(Stored records)
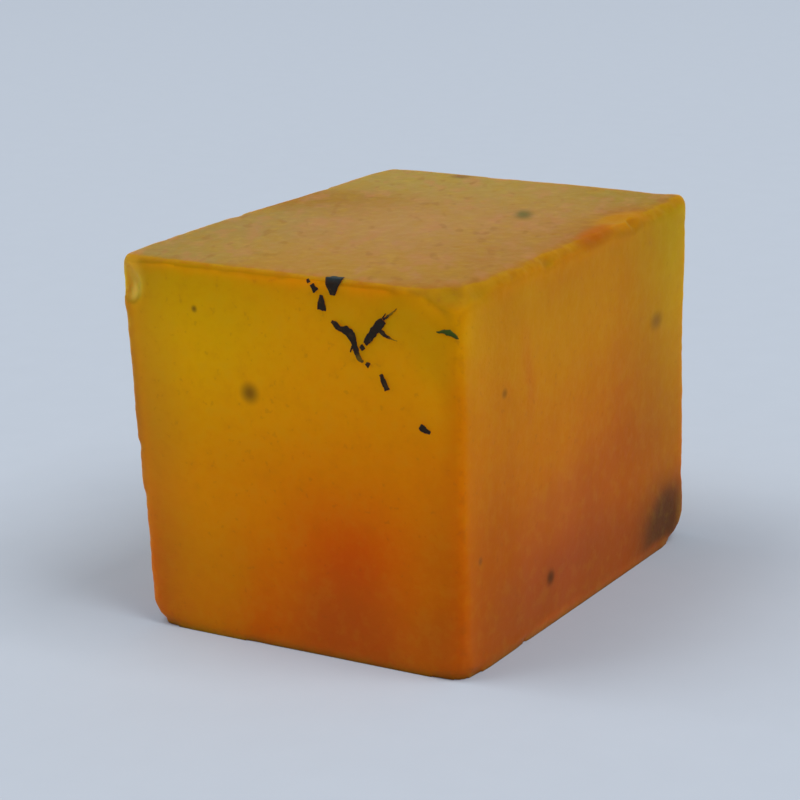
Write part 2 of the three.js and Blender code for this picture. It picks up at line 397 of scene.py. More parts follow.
    shade_slope: Span = (-0.02, 0.30)
    rim_slope: Span = (0.30, 0.75)
    rim_strength: float = 0.65
    skin_slope: Span = (0.84, 0.98)
    skin_height: Span = (18.55, 18.88)
    worn_corner: Span = (5.6, 7.2)
    mottle_deep: Triple = (0.42, 0.12, 0.006)
    mottle_pale: Triple = (0.60, 0.36, 0.02)
    streak_waves: Triple = (0.3, 0.32, 0.05)
    streak_pale: Triple = (1.10, 1.12, 1.60)
    streak_deep: Triple = (0.96, 0.82, 0.50)
    streak_strength: float = 0.6
    dust_turn: Triple = (0.0, 0.0, 28.0)
    dust_stretch: Triple = (1.0, 2.2, 1.0)
    relief_height: float = 0.06 * MM
    relief_strength: float = 0.35
    roughness: float = 0.42
    roughness_drift: float = 0.22
    refraction: float = 1.76
    specular_level: float = 0.025
    specular_tint: Triple = (1.0, 0.80, 0.20)
    transmission: float = 0.08
    scatter_radius: Triple = (1.0, 0.42, 0.12)
    scatter_scale: float = 2.6 * MM
    absorption_colour: Triple = (0.95, 0.55, 0.05)
    absorption_density: float = 60.0

    def make(self) -> bpy.types.Material:
        """Builds the material."""
        shader = Shader("cloudy_golden_stone")
        place = shader.place()
        grain = shader.noise(place, 1.1, 4.0, 0.6)
        colour = self._body_colour(shader, place)
        colour = self._skin_colour(shader, place, colour)
        roughness = self.roughness + self.roughness_drift * shader.out(grain)
        shader.feed(
            shader.surface,
            {
                "Base Color": colour,
                "Roughness": roughness,
                "IOR": self.refraction,
                "Specular IOR Level": self.specular_level,
                "Specular Tint": self.specular_tint,
                "Transmission Weight": self.transmission,
                "Subsurface Weight": 1.0,
                "Subsurface Radius": Vector(self.scatter_radius),
                "Subsurface Scale": self.scatter_scale,
                "Normal": self._relief(shader, place),
            },
        )
        settings = {"Color": self.absorption_colour, "Density": self.absorption_density}
        volume = shader.node("ShaderNodeVolumeAbsorption", {}, settings)
        shader.feed(shader.output, {"Volume": shader.out(volume)})
        return shader.material

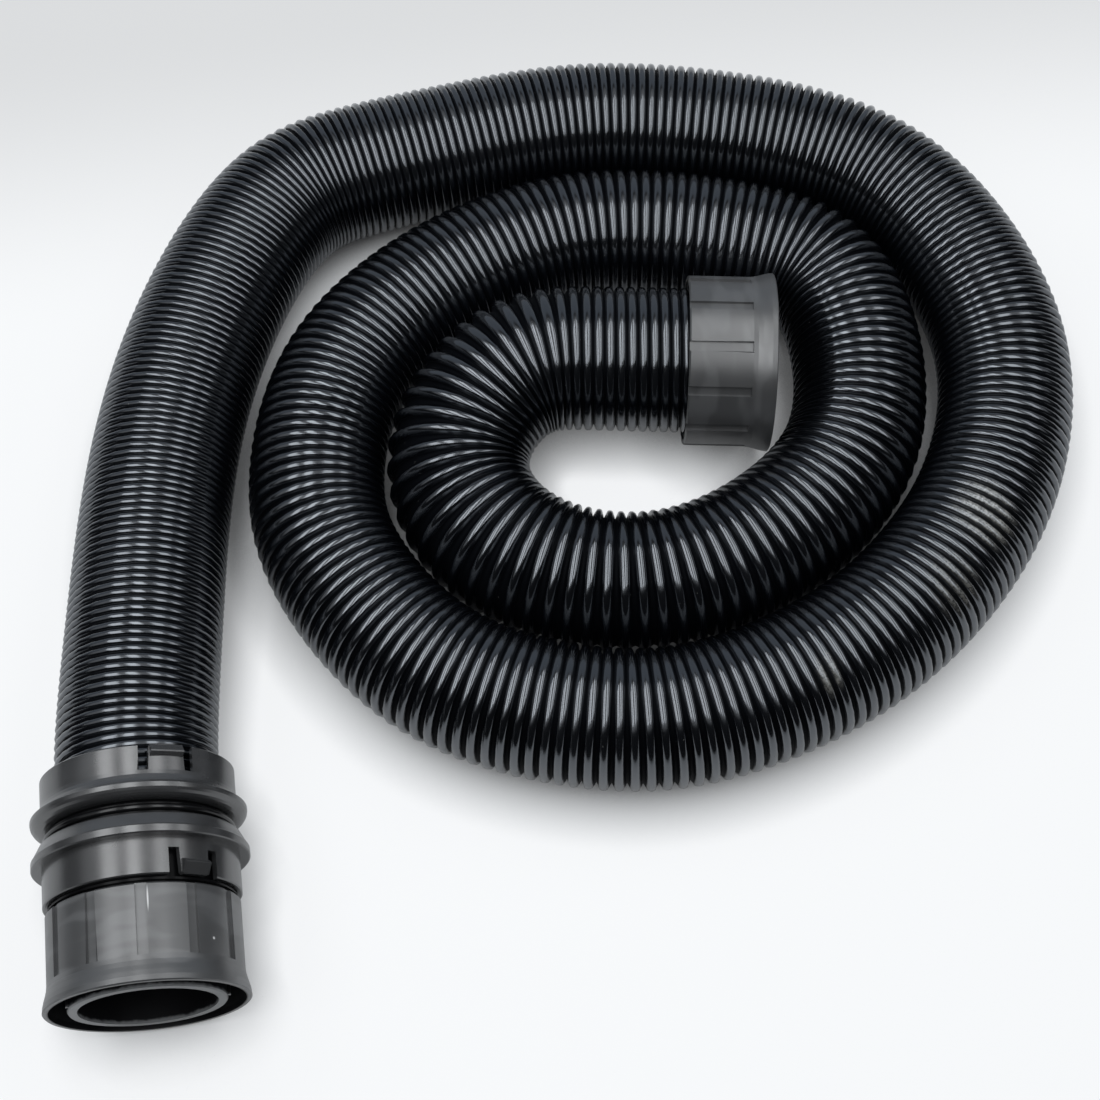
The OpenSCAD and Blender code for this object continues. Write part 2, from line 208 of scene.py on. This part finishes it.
def skin_radius(s, row, theta):
    """Low round crest over the wire, and a web folded into a deep V between two turns."""
    pitch = np.interp(s, PITCH_AT, PITCH)
    x = np.minimum(row, 1 - row) * pitch * stretch(s, theta)
    half = np.clip(RIB_SHARE * pitch, *RIB_HALF)
    edge = RIB_EDGE * half
    crest = FLATNESS * (half - np.sqrt(half ** 2 - np.minimum(x, edge) ** 2))
    fold = np.maximum(x - edge, 0) * WEB_SLOPE
    return hose_od(s) / 2 - np.minimum(crest + fold, FOLD_DEPTH)


def bore_radius(s, row, theta):
    """The bore's low waves, one for each turn of the wire."""
    return hose_od(s) / 2 - WALL + BORE_WAVE * np.where(row < 0.25, 1, -1)


# ---------------------------------------------------------------- materials
def nodes_of(name):
    """A new material, its node tree, its shader, and the point's place on the object."""
    m = bpy.data.materials.new(name)
    m.use_nodes = True
    t = m.node_tree
    return m, t, t.nodes["Principled BSDF"], t.nodes.new("ShaderNodeTexCoord").outputs["Object"]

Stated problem
Extract every line above that contains the word "part".

Answer to the task
Write part 2 of the three.js and Blender code for this picture. It picks up at line 397 of scene.py. More parts follow.
The OpenSCAD and Blender code for this object continues. Write part 2, from line 208 of scene.py on. This part finishes it.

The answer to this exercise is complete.